Meanwhile, get thee hence to an obedience class. Look at the sticky at the top of the forum for NILIF (nothing In Live is Free) and invoke those rules. Make sure he does not resource guard his food (if you have to hand feed him do so.. some dogs growl if you try to take the food dish up and the dog is eating.. I do not know your dog does this.. just adding it). Have him do something you want before he gets ANYTHING from attention and petting while you are watching TV (have him sit first) to going outside for a walk (have him lie down and wait until you tell him OK to go out the door). 

good luck.


----------



## richc (Oct 14, 2009)

I think he is getting enough exercise, as he is easily doing way over 4 miles a day. As for play, I normally get him run for balls, throw sticks and then get him to wait and then hunt for them etc. Off the lead when I am walking him with my partner, we get him to sit then one person goes and hides and we get him to find them (and reward him) and then repeat the game 5 to 8 times.

I think the aggression starts as play, as between jumping he is typically bum up in the air, chest pinned against the floor, however after a few minutes, he is on he on his feet kinda crouched so I am not sure, its hasn't progressed from play to dominant behavior.

I will try the method you mentioned tonight when/if he goes off on one, he is in dog daycare today, as I want him to be as solicailised with dogs as possible, so he is out walking and sleeping with 6 other dogs. If he doesn't go off on one, then perhaps he needs more mental stimulation.

I have read the NILIF sticky and I appear to be doing that already without realizing, as he doesn't even get a stroke if he hasn't sat down (or laid down) when told, same with a walk, get out of the car, lead on, etc. I have been working on the assumption that he has to earn everything, so reading that thread is reassuring that I am trying to do the right thing. He isn't at all food possessive, and I can approach and stroke him whilst he is eating and it isn't uncommon for him to take a break between eating during which time I can move his bowl and he doesn't care. I haven't taken the food off him when he is actually eating however, as I am working on the assumption that when I hold it, put it down or move around with it, its mine and he shouldn't touch it (and to be fair, he avoids even looking at it) but once I give it to him, its his.

I have found a dog training class locally, so I will give them a call and see when I can get him booked in. As he is a great dog, and I am determined to iron out this one little fault.


----------



## Elana55 (Jan 7, 2008)

Sounds like play to me. Tht chest to the floor and butt in the air is a play bow.. and it invites you to play. You can also try taking him out and chucking the ball etc when he does this play bow as he has invited you to play. 

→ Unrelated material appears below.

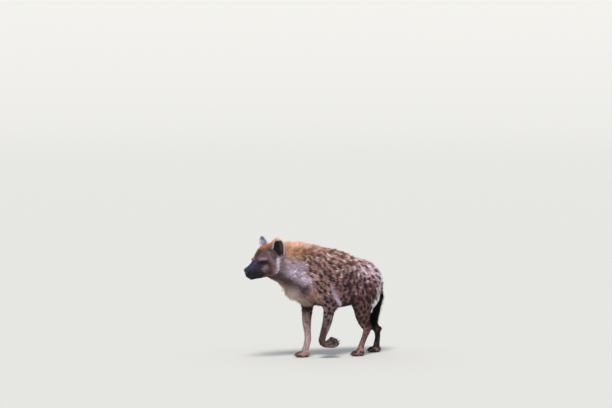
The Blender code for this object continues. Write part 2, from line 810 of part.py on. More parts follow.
FORE_WEDGE = Wedge(
    ((-0.16, -0.10), (0.26, -0.10), (0.22, 0.43), (0.10, 0.56), (-0.06, 0.60), (-0.15, 0.50)),
    0.30,
    0.34,
)
HIND_WEDGE = Wedge(
    ((0.28, -0.10), (0.86, -0.10), (0.66, 0.44), (0.56, 0.58), (0.46, 0.61), (0.35, 0.52), (0.28, 0.36)),
    0.36,
    0.26,
)
TAIL_CUT = ((0.50, 0.10), (0.70, 0.10), (0.68, 0.535), (0.585, 0.480), (0.54, 0.40))
TAIL_CUT_HALF_WIDTH = 0.044


def wedge_block(wedge, side, gap=0.0):
    corners = []
    for x, z in inset([Vector(corner) for corner in wedge.outline], gap):
        inner = max(0.012, 0.02 + (z - wedge.inner_height) * wedge.slope) + gap
        corners += [(x, side * inner, z), (x, side * 0.5, z)]
    return block("wedge", corners)


def tail_block(gap=0.0):
    outline = inset([Vector(corner) for corner in TAIL_CUT], gap)
    half = TAIL_CUT_HALF_WIDTH - gap
    return block("tail_block", [(x, y, z) for x, z in outline for y in (-half, half)])


def ear_box(side, gap=0.0):
    """A box beyond the seam between an ear and the head."""
    ahead, aside, above = EAR_SEAM
    normal = head_way(ahead, aside * side, above)
    ahead, aside, above = EAR_SEAM_PLACE
    point = in_head(ahead, aside * side, above)
    return half_space("ear_box", point, normal, gap=gap, size=0.22)


def part_off(flesh, name, cutter, rest_cutter):
    """Takes what lies inside the first cutter out of the flesh as a new object,
    and leaves what lies outside the second, which is larger by the gap."""
    piece = combine(copy_of(flesh, name), cutter, "INTERSECT", "EXACT")
    combine(flesh, rest_cutter, "DIFFERENCE", "EXACT")
    discard(cutter, rest_cutter)
    keep_largest(piece)
    keep_largest(flesh)
    return piece


def part_by_plane(flesh, name, point, normal, size=3.0):
    """Takes what lies on the normal's side of a plane."""
    cutter = half_space("ahead", point, normal, gap=GAP, size=size)
    return part_off(flesh, name, cutter, half_space("rest", point, normal, size=size))


class Seam(NamedTuple):
    """A flat cut: a point on it, the way it faces and the size of the cutting box."""

    point: tuple
    normal: tuple
    size: float


PAW_SEAMS = {
    "left_fore": Seam((0.050, -0.120, 0.112), (1, 0, 0.15), 0.14),
    "right_fore": Seam((-0.008, 0.073, 0.078), (0.10, 0, -1), 1.0),
    "left_hind": Seam((0.380, -0.094, 0.070), (0.10, 0, -1), 1.0),
    "right_hind": Seam((0.660, 0.085, 0.070), (0.10, 0, -1), 1.0),
}
HEAD_SEAM = Seam((-0.326, -0.012, 0.740), (-0.99, -0.10, 0.09), 0.5)
NECK_SEAM = Seam((-0.120, 0, 0.660), (-0.90, 0, 0.44), 1.0)


def part_legs(flesh):
    """Takes the four legs off the trunk, and the paws off the legs."""
    made = []
    for side, left_right in ((-1, "left"), (1, "right")):
        for wedge, fore_hind in ((FORE_WEDGE, "fore"), (HIND_WEDGE, "hind")):
            cutters = wedge_block(wedge, side, GAP), wedge_block(wedge, side)
            leg = part_off(flesh, f"{fore_hind}leg_{left_right}", *cutters)
            seam = PAW_SEAMS[f"{left_right}_{fore_hind}"]
            made += [leg, part_by_plane(leg, f"{fore_hind}paw_{left_right}", *seam)]
    return made


def part_body(flesh):
    """Parts the whole animal. What is left of the flesh at the end is its torso."""
    made = [part_off(flesh, "tail", tail_block(GAP), tail_block())]
    made += part_legs(flesh)
    for side, name in ((-1, "ear_left"), (1, "ear_right")):
        made.append(part_off(flesh, name, ear_box(side, GAP), ear_box(side)))
    made.append(part_by_plane(flesh, "head", *HEAD_SEAM))
    made.append(part_by_plane(flesh, "neck", *NECK_SEAM))
    flesh.name = "torso"
    return [*made, flesh]


def colour(obj, name, rgb, roughness=0.8):
    material = bpy.data.materials.get(name)
    if material is None:
        material = bpy.data.materials.new(name)
        material.use_nodes = True
        shader = material.node_tree.nodes["Principled BSDF"]
        shader.inputs["Base Color"].default_value = (*rgb, 1)
        shader.inputs["Roughness"].default_value = roughness
    obj.data.materials.clear()
    obj.data.materials.append(material)
    for polygon in obj.data.polygons:
        polygon.use_smooth = True


def near_face_or_paw(points):
    ahead = (points - np.array(HEAD_PIVOT)) @ np.array(head_way(1, 0, 0))
    chosen = ahead > -0.05
    for paw in PAWS:
        centre = np.array(paw_frame(paw) @ Vector((0.02, 0, 0)))
        chosen |= np.linalg.norm(points - centre, axis=1) < 0.07
    return chosen


BODY_TRIANGLES = 3150
FACE_AND_PAW_TRIANGLES = 2650
COAT = (0.42, 0.31, 0.24)
DARK = (0.05, 0.035, 0.03)
COLOURS = {
    "head": ("face", (0.24, 0.16, 0.13)),
    "ear": ("ear", (0.10, 0.07, 0.06)),
    "eye": ("eye", (0.01, 0.008, 0.006)),
    "tail": ("brush", DARK),
    "forepaw": ("paw", (0.12, 0.08, 0.06)),
    "hindpaw": ("paw", (0.12, 0.08, 0.06)),
}


def settle(nodes):
    """Moves everything so that the middle of its underside is the origin."""
    bpy.context.view_layer.update()
    corners = np.array([v.co for node in nodes for v in node.data.vertices])
    low, high = corners.min(axis=0), corners.max(axis=0)
    for node in nodes:
        node.location = (-(low[0] + high[0]) / 2, -(low[1] + high[1]) / 2, -low[2])


def main():
    clear_scene()
    rng = random.Random(11)
    flesh = make_flesh()
    slim(flesh, lambda points: ~near_face_or_paw(points), BODY_TRIANGLES)
    slim(flesh, near_face_or_paw, FACE_AND_PAW_TRIANGLES)
    join_pieces(flesh, [ear_shell(-1), ear_shell(1)])
    face_details(flesh)
    join_pieces(flesh, [*mane_locks(flesh, rng), *brush_locks(rng)])
    join_pieces(flesh, [claw for paw in PAWS for claw in claws(paw)])
    floor = half_space("floor", (0, 0, SOLE), (0, 0, -1))
    combine(flesh, floor, "DIFFERENCE")
    discard(floor)
    keep_largest(flesh)
    nodes = part_body(flesh)
    for side, name in ((-1, "eye_left"), (1, "eye_right")):
        nodes.append(sphere(name, eye_centre(side), EYE_RADIUS))
    for node in nodes:
        rgb_name, rgb = COLOURS.get(node.name.split("_")[0], ("coat", COAT))
        colour(node, rgb_name, rgb, 0.15 if rgb_name == "eye" else 0.85)
    settle(nodes)


if __name__ == "__main__":
    main()
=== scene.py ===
# %% [markdown]
# # A spotted hyena, dressed over its solids
#
# The animal walks to -X with its left side to -Y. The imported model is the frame:
# it fixes the size and the place of everything below. This script puts a living
# surface over it: one skin from nose to tail, eyes with lids, claws, and a coat of
# some hundred thousand small tufts, each a closed tapered blade.
#
# The same rounded sections that shaped the solids shape the skin, only finer, so
# the two agree. Everything is worked out in the body's own frame, in which the
# planted forepaw is near x = 0, and is carried to the shared frame at the end.

# %% Load the frame
import math
from typing import NamedTuple

import bmesh
import bpy
import numpy as np
from mathutils import Matrix, Vector
from mathutils.bvhtree import BVHTree
from mathutils.kdtree import KDTree


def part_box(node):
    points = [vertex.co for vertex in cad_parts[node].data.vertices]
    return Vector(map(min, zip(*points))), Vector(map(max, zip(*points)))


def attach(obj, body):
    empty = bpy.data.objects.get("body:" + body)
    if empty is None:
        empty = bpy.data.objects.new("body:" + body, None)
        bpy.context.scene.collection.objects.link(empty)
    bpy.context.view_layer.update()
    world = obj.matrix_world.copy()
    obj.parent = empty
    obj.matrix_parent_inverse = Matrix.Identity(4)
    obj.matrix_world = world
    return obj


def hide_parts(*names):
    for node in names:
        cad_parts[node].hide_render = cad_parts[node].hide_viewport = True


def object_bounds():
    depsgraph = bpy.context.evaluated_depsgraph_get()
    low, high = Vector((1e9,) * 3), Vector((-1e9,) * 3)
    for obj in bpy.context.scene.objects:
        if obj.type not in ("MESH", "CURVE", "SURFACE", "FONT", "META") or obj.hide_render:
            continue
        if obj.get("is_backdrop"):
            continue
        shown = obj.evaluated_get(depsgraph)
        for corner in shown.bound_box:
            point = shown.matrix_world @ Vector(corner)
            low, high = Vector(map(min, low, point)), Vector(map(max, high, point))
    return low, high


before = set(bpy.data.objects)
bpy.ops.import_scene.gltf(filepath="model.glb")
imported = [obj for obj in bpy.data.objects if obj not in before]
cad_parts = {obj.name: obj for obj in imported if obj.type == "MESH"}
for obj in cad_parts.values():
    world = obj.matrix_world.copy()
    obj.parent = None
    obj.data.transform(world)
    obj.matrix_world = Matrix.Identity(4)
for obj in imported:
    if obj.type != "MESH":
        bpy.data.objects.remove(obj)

solid_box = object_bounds()
print("solids reach from", [round(v, 3) for v in solid_box[0]], "to", [round(v, 3) for v in solid_box[1]])

# %% [markdown]
# ## Lofts and balls
#
# A limb is a row of sections, each wider to the side than to the front or the
# reverse. A smooth curve through them gives a tube, and a muscle is a stretched
# ball. They pass through one another freely, because they are fused later.

# %% A section of a limb, and small helpers
class Station(NamedTuple):
    """One cross-section of a loft: its centre and how far it reaches from there."""

    place: tuple
    side: float
    front: float
    back: float


UP = Vector((0, 0, 1))
AHEAD = Vector((-1, 0, 0))
SIDES = (-1, 1)  # left and right
CAP_ANGLES = (22, 45, 66)  # degrees over a rounded end, where its rings lie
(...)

If this preceeds his jumping etc. it is likely puppy zoomies.

As to the dominance thing.. drop all that. That is stuff tht is just not true. Dogs do NOT dominate humans. We can let them get away with stuff and then it can FEEL like being ddominated.. but we can do likewise with a 3 year old and have the same result. 

Your dog is trying to get you to play. He is not trying to dominate anyone. He may have been encouraged by the kids at the last house to do what he does with you. It is your chance to stop this and redirect it to other play more appropriate and to extinguish that behavior which is inappropriate. 

It sounds as if you are doing an awful lot RIGHT with this dog. Since you are showing good interests and effort I suggest you read this book:

"The Other End of the Leash" by Patricia McConnell. She is a Phd Teaching professor on animal behavior. The book is very good and you can learn a great deal from it. It is an easy read too.

Good luck and good job with your dog!


----------



## richc (Oct 14, 2009)

Cool, I have read John Fischer 'Think Dog' as I wanted to try and make sure we could get him as good as possible, without making silly mistakes that he would get told off for.

I will look into games we can play with him to redirect his puppy enthusiam into nice play rather than jumping up, when I see the manic urge enter his eyes.


----------